The Sydney Morning Herald is not immune to such trends, as we can see from some of Justin Norrie’s own writing on Japan. As well as providing many articles on crime or nationalist tendencies, occasionally intriguing but mostly irrelevant to everyday life in Japan, he often reports on unusual aspects of social life especially in Tokyo. On 31 May, for example, it was “Hungover? Tired? Pop out of the office for a quick intravenous drip”.
But how many healthcare providers in Japan offer vitamin supplement drips, compared to other services like remedial massage, and how many people actually use them? More importantly, why do they use them? Are workers feeling more stress from changes in socio-economic labour markets and corporate governance in the 21st century? Has Japan already implemented a neo-liberal revolution (as ANU Emeritus Professor Gavan McCormack insists), or is there more of a “gradual transformation” taking multiple forms (as we conclude after a major study for the Australian Research Council)? These are the sorts of questions about Japan that I would like to see raised and investigated by Australian journalists.
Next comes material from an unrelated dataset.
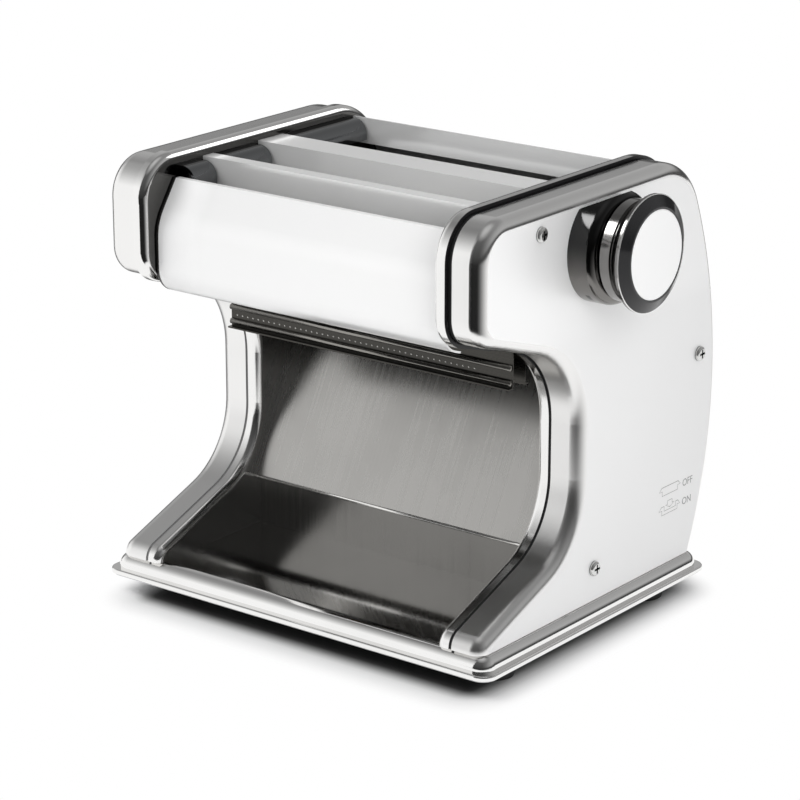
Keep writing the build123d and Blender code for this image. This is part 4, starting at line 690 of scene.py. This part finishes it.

The best way to deal with more sensationalist and superficial media reporting is basically to ignore it, while occasionally correcting its most egregious errors or omissions. We should respect freedom of expression, expressly entrenched in a written Bill of Rights in Japan (but not yet in Australia). Outer limits are set by market forces and defamation laws, which are quite strictly enforced in Japan (as Professor Mark West shows in his highly readable yet carefully-researched 2006 book on Secrets, Sex and Spectacle: The Rules of Scandal in Japan and the United States). Those of us who want more than tabloid reporting on Japan need to support more serious media forums, like this new East Asia Forum.